EXERCISE OBJECTIVE: Print all of the data exactly as written.

***** DATA SEGMENT *****

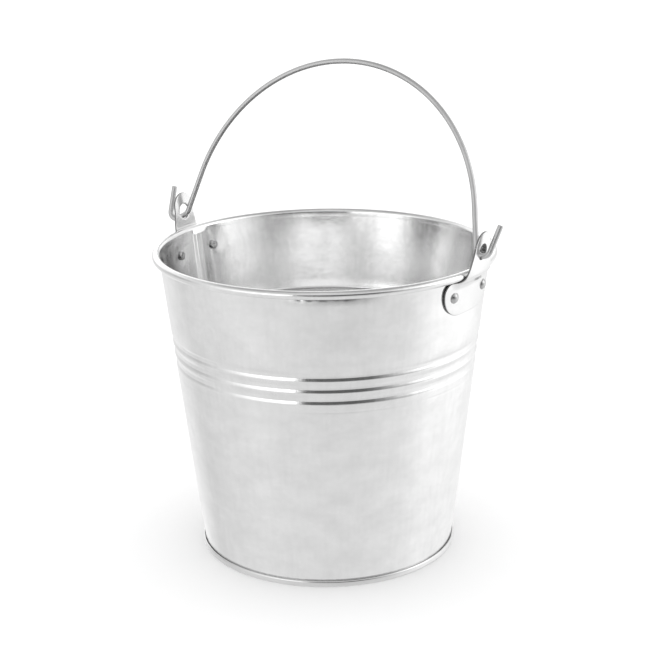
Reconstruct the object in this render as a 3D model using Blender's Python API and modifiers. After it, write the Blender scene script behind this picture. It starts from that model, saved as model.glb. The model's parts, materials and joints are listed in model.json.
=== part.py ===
"""Florist bucket: tapered sheet steel pail with a curled rim, two riveted ears and a wire bail.

Metres, +Z up. The origin is the centre of the foot ring on the surface the bucket stands on.
The two ears lie on +X and -X, and the bail swings about the X axis.
"""
import math

import bmesh
import bpy
from mathutils import Matrix, Vector

MM = 0.001

# Body
SEGMENTS = 48                    # facets round every turned piece, so that gaps stay even
SHEET = 0.5 * MM                 # thickness of the body's sheet
WALL_TAPER = math.radians(6.75)  # lean of the wall from vertical
FOOT_WALL_R = 71.5 * MM          # outer radius of the wall where it leaves the foot ring
FOOT_TOP_Z = 3.6 * MM
RIM_R = 95.0 * MM                # outer radius of the curled rim
CURL_R = 2.26 * MM               # outer radius of the curl's own round section
BODY_H = 172.0 * MM              # top of the rim
CURL_START = math.radians(175)   # where the wall runs into the curl
CURL_END = math.radians(-105)    # where the curled edge of the sheet stops
WALL_END_DROP = 1.6 * MM         # the straight wall ends this far below the curl's centre
GAP = 0.3 * MM                   # clearance that touching pieces keep

# Three fine grooves, pressed into the wall, with a crest below each
GROOVE_START_Z = 127.2 * MM      # where the wall starts to lean into the first groove
GROOVE_Z = 124.4 * MM            # deepest line of the first groove
GROOVE_PITCH = 6.55 * MM
GROOVE_COUNT = 3
GROOVE_DEPTH = 0.8 * MM
CREST_DROP = 2.8 * MM            # from a groove's deepest line down to the crest below it
CREST_ROUND = 0.5 * MM           # half height of the rounded crest and groove

# Lock seam of the wall, inside, beside the ear on -X
SEAM_W = 10.8 * MM
SEAM_RISE = 1.0 * MM
SEAM_SUNK = 0.4 * MM             # from the wall's outside in to the strip's hidden face
SEAM_BOTTOM_Z = 7.0 * MM
SEAM_TOP_Z = 169.4 * MM

# Bottom panel with the foot ring folded over the wall's lower edge
PAN_SHEET = 0.6 * MM
FOOT_OUT_R = 72.55 * MM
FOOT_IN_R = 70.2 * MM
PANEL_TOP_Z = 5.0 * MM
PAN_BEND = 0.6 * MM              # slope where the ring turns into the panel

RIM_WIRE_R = 1.4 * MM
RIM_WIRE_SIDES = 8

# Ears
EAR_SHEET = 1.0 * MM
EAR_HALF_W = 23.5 * MM
EAR_BOTTOM_Z = 148.0 * MM
EAR_SHOULDER_Z = 167.0 * MM
EAR_BOTTOM_CORNER = 13.0 * MM
EAR_SHOULDER_CORNER = 5.5 * MM
HEAD_HALF_W = 8.0 * MM
NECK_FOOT_HALF_W = {1: 14.0 * MM, -1: 10.5 * MM}                 # necks on +X and -X, at their feet
NECK_TOP_Z = 182.5 * MM
NECK_FILLET = 3.0 * MM
NECK_BLEND = 20.0 * MM
EAR_TOP_Z = 191.5 * MM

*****

FULL SOLUTION:
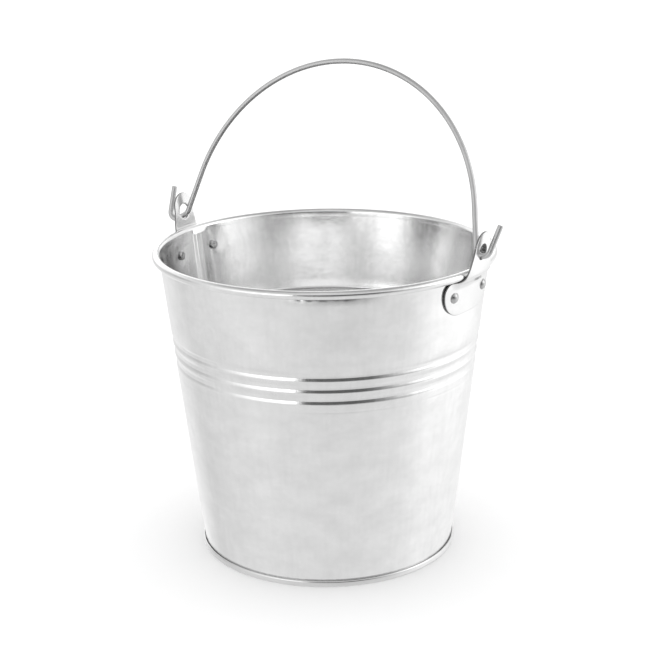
Reconstruct the object in this render as a 3D model using Blender's Python API and modifiers. After it, write the Blender scene script behind this picture. It starts from that model, saved as model.glb. The model's parts, materials and joints are listed in model.json.
=== part.py ===
"""Florist bucket: tapered sheet steel pail with a curled rim, two riveted ears and a wire bail.

Metres, +Z up. The origin is the centre of the foot ring on the surface the bucket stands on.
The two ears lie on +X and -X, and the bail swings about the X axis.
"""
import math

import bmesh
import bpy
from mathutils import Matrix, Vector

MM = 0.001

# Body
SEGMENTS = 48                    # facets round every turned piece, so that gaps stay even
SHEET = 0.5 * MM                 # thickness of the body's sheet
WALL_TAPER = math.radians(6.75)  # lean of the wall from vertical
FOOT_WALL_R = 71.5 * MM          # outer radius of the wall where it leaves the foot ring
FOOT_TOP_Z = 3.6 * MM
RIM_R = 95.0 * MM                # outer radius of the curled rim
CURL_R = 2.26 * MM               # outer radius of the curl's own round section
BODY_H = 172.0 * MM              # top of the rim
CURL_START = math.radians(175)   # where the wall runs into the curl
CURL_END = math.radians(-105)    # where the curled edge of the sheet stops
WALL_END_DROP = 1.6 * MM         # the straight wall ends this far below the curl's centre
GAP = 0.3 * MM                   # clearance that touching pieces keep

# Three fine grooves, pressed into the wall, with a crest below each
GROOVE_START_Z = 127.2 * MM      # where the wall starts to lean into the first groove
GROOVE_Z = 124.4 * MM            # deepest line of the first groove
GROOVE_PITCH = 6.55 * MM
GROOVE_COUNT = 3
GROOVE_DEPTH = 0.8 * MM
CREST_DROP = 2.8 * MM            # from a groove's deepest line down to the crest below it
CREST_ROUND = 0.5 * MM           # half height of the rounded crest and groove

# Lock seam of the wall, inside, beside the ear on -X
SEAM_W = 10.8 * MM
SEAM_RISE = 1.0 * MM
SEAM_SUNK = 0.4 * MM             # from the wall's outside in to the strip's hidden face
SEAM_BOTTOM_Z = 7.0 * MM
SEAM_TOP_Z = 169.4 * MM

# Bottom panel with the foot ring folded over the wall's lower edge
PAN_SHEET = 0.6 * MM
FOOT_OUT_R = 72.55 * MM
FOOT_IN_R = 70.2 * MM
PANEL_TOP_Z = 5.0 * MM
PAN_BEND = 0.6 * MM              # slope where the ring turns into the panel

RIM_WIRE_R = 1.4 * MM
RIM_WIRE_SIDES = 8

# Ears
EAR_SHEET = 1.0 * MM
EAR_HALF_W = 23.5 * MM
EAR_BOTTOM_Z = 148.0 * MM
EAR_SHOULDER_Z = 167.0 * MM
EAR_BOTTOM_CORNER = 13.0 * MM
EAR_SHOULDER_CORNER = 5.5 * MM
HEAD_HALF_W = 8.0 * MM
NECK_FOOT_HALF_W = {1: 14.0 * MM, -1: 10.5 * MM}                 # necks on +X and -X, at their feet
NECK_TOP_Z = 182.5 * MM
NECK_FILLET = 3.0 * MM
NECK_BLEND = 20.0 * MM
EAR_TOP_Z = 191.5 * MM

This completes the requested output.